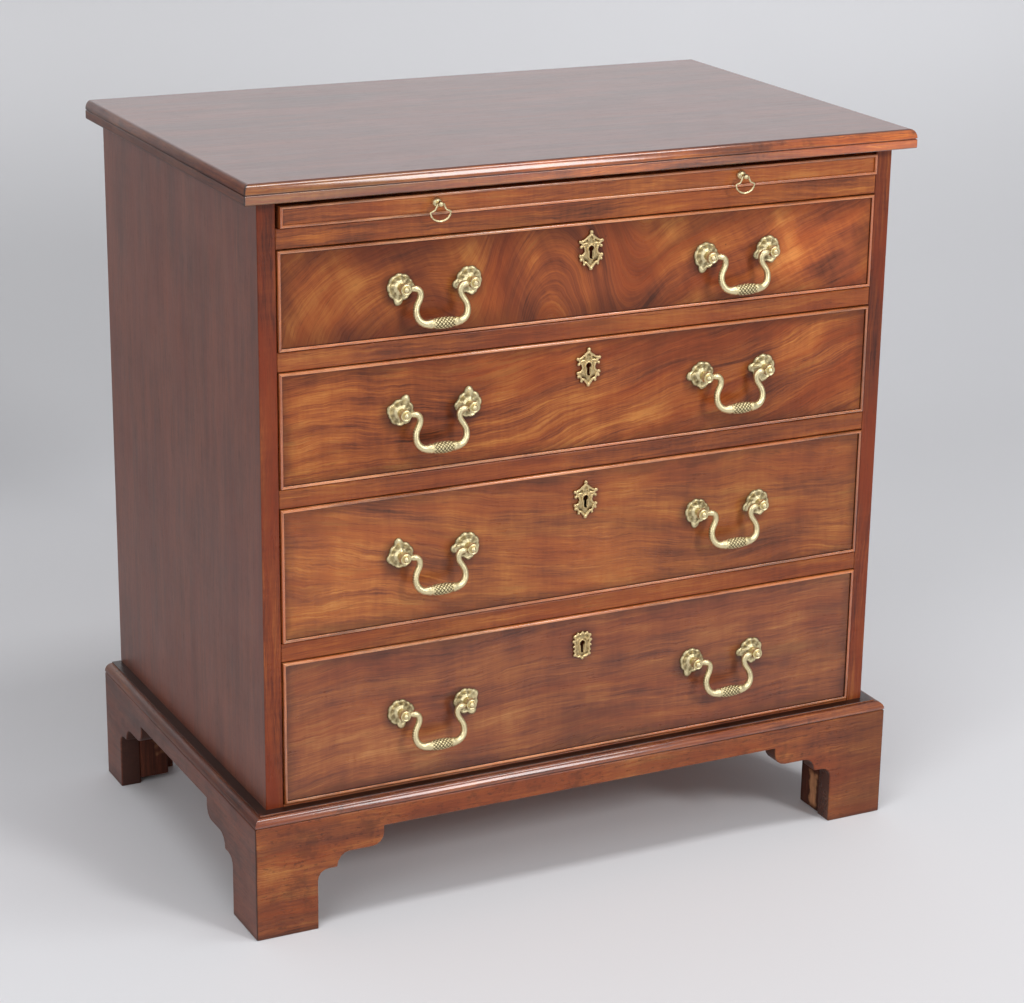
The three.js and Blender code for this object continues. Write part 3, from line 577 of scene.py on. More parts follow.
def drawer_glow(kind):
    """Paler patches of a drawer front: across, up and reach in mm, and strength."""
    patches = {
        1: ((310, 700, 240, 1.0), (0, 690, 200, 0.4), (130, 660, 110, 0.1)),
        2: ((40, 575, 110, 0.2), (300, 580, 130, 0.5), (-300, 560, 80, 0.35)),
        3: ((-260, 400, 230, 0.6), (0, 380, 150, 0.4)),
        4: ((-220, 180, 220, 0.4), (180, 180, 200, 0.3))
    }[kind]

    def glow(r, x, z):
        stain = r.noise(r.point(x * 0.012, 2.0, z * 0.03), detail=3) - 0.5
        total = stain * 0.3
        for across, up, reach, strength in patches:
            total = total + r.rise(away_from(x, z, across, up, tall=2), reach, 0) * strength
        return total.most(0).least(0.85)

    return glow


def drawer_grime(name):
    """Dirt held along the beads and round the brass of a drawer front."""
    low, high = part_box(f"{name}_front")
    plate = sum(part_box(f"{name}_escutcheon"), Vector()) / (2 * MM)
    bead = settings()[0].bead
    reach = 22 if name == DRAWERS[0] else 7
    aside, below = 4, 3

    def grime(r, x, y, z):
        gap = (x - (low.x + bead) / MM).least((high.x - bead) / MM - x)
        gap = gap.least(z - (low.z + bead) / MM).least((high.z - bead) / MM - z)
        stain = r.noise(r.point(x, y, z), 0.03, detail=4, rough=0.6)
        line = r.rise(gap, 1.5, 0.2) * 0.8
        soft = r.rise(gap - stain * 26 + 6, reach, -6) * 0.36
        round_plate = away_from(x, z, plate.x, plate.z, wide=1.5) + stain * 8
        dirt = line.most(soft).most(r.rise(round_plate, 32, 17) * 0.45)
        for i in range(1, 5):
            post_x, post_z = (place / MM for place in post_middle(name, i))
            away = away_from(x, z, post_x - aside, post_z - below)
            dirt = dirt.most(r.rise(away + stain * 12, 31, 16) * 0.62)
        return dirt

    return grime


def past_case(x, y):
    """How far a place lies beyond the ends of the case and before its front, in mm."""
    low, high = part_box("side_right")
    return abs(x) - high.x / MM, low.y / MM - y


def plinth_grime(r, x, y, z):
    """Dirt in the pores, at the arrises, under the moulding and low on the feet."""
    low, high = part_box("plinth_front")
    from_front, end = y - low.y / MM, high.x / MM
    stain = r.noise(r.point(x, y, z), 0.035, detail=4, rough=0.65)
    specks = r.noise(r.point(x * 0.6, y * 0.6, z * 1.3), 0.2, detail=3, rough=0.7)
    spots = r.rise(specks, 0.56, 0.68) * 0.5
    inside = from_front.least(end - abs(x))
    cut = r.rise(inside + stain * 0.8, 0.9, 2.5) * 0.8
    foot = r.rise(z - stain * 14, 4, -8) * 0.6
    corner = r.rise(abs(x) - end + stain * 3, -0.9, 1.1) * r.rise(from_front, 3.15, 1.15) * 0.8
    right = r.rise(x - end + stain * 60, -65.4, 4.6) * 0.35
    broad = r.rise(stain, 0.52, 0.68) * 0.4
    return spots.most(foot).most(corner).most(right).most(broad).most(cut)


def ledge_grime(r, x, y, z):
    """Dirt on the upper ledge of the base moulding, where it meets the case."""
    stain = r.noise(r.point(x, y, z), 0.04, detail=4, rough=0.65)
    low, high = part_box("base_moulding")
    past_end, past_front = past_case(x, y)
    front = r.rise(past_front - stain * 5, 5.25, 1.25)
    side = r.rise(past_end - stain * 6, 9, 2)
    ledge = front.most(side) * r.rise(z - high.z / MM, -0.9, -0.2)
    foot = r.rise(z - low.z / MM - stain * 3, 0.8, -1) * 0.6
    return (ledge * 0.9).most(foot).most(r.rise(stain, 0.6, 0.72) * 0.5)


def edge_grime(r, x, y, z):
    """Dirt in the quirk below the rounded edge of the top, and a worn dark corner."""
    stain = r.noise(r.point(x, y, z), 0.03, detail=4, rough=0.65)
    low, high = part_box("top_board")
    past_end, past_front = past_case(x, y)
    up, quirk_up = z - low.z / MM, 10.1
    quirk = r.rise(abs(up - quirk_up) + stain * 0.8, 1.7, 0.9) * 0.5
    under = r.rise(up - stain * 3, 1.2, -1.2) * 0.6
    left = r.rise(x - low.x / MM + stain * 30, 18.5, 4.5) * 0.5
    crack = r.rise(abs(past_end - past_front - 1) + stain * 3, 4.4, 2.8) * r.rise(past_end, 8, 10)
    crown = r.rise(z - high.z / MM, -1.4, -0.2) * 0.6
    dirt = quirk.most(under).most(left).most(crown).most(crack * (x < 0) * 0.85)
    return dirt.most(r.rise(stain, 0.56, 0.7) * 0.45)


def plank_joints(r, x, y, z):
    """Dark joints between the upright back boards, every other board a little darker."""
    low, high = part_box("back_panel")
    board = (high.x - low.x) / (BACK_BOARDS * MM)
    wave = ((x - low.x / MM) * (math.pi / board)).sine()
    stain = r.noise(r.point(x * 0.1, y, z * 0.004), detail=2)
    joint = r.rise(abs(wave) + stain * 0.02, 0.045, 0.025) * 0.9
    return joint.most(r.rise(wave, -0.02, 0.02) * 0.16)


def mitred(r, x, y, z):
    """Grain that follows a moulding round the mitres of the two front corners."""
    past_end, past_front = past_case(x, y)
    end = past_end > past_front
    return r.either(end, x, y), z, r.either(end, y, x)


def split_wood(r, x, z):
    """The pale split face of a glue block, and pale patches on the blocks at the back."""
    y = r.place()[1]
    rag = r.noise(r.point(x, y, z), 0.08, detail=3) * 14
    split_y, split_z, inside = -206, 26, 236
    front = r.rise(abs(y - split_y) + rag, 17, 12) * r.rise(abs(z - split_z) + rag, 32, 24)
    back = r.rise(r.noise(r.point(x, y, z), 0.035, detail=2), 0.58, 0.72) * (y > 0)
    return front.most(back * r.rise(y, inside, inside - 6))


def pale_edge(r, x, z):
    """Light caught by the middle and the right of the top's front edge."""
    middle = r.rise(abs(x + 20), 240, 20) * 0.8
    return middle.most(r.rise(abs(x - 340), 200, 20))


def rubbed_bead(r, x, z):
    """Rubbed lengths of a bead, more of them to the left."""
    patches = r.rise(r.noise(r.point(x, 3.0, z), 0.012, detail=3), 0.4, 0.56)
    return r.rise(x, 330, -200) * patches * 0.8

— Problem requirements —
Reproduce, please, the lines of the material from its first line down to the line containing "aside, below = 4, 3", keeping both ends and nothing beyond them.

— The completed task —
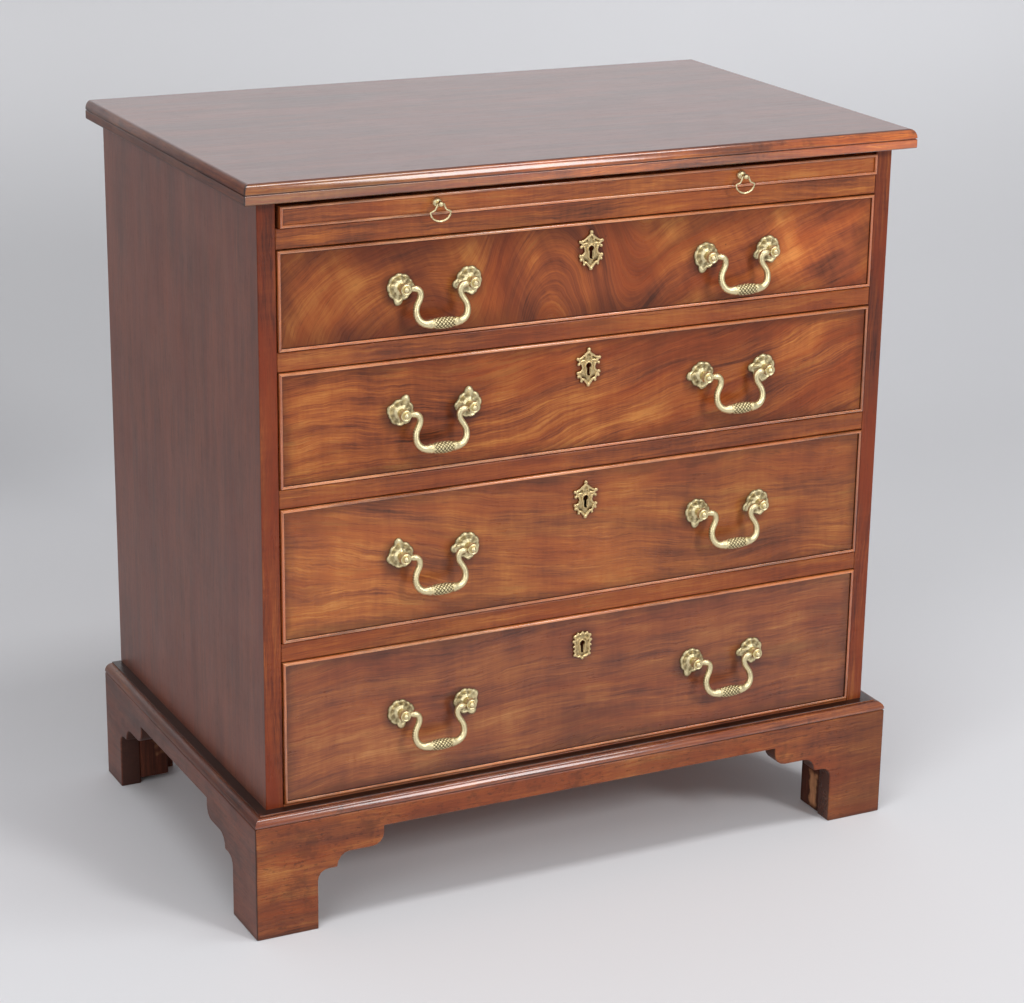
The three.js and Blender code for this object continues. Write part 3, from line 577 of scene.py on. More parts follow.
def drawer_glow(kind):
    """Paler patches of a drawer front: across, up and reach in mm, and strength."""
    patches = {
        1: ((310, 700, 240, 1.0), (0, 690, 200, 0.4), (130, 660, 110, 0.1)),
        2: ((40, 575, 110, 0.2), (300, 580, 130, 0.5), (-300, 560, 80, 0.35)),
        3: ((-260, 400, 230, 0.6), (0, 380, 150, 0.4)),
        4: ((-220, 180, 220, 0.4), (180, 180, 200, 0.3))
    }[kind]

    def glow(r, x, z):
        stain = r.noise(r.point(x * 0.012, 2.0, z * 0.03), detail=3) - 0.5
        total = stain * 0.3
        for across, up, reach, strength in patches:
            total = total + r.rise(away_from(x, z, across, up, tall=2), reach, 0) * strength
        return total.most(0).least(0.85)

    return glow


def drawer_grime(name):
    """Dirt held along the beads and round the brass of a drawer front."""
    low, high = part_box(f"{name}_front")
    plate = sum(part_box(f"{name}_escutcheon"), Vector()) / (2 * MM)
    bead = settings()[0].bead
    reach = 22 if name == DRAWERS[0] else 7
    aside, below = 4, 3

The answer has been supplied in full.